Topics included solar LED lighting, lighting controls, air conditioning, power generation, water management, and power quality. Knight emphasized, in his remarks, the government’s overall plan to reduce the territory’s fossil fuel consumption by 60 percent by the year 2025. The Virgin Islands joined the EDIN (Energy Development in Island Nations) project in February 2010 at which time that goal was established. Quality Electric Supply this year became recognized as the first local partner in the EDIN-USVI initiative. EDIN-USVI is joint initiative of the Energy Office and the Water and Power Authority to leverage the technical resources of the National Renewable Energy Laboratories (NREL) as part of the EDIN project.

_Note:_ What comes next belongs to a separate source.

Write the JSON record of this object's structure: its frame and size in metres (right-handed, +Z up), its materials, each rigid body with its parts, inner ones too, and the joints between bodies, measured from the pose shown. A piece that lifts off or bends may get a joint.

Citing the economic and environmental costs of using fossil fuel, Knight said, “Everything we need to do is encompassed in that goal.” He spoke with cautious optimism about its attainment. He said, with projects recently implemented and projects just about to be completed, the Virgin Islands is on its way to reducing its fossil fuel consumption. He mentioned the Water and Power Authority recently bringing online a Heat Recovery Steam Generator and he mentioned the 450Kw solar project at the St. Thomas airport. He also talked about the efforts going on through an American Recovery and Reinvestment Act grant administered by the Energy Office to make 11 schools more energy efficient. The projected savings for the Department of Education because of those energy retrofits is over $2 million annually.
His caution was evident in his words, “But, we still have a long way to go.” He explained that the reduction had two components energy efficiency and renewable energy production. He added that the biggest reduction is expected to come from the energy efficiency component.
WAPA Executive Director Hugo Hodge Jr. also spoke discussing alternative energy strategies at WAPA, such as the utility’s recent request for proposals for up to 10 megawatts of solar power production. He said, “If there is anywhere wind and solar make sense, it makes sense here.”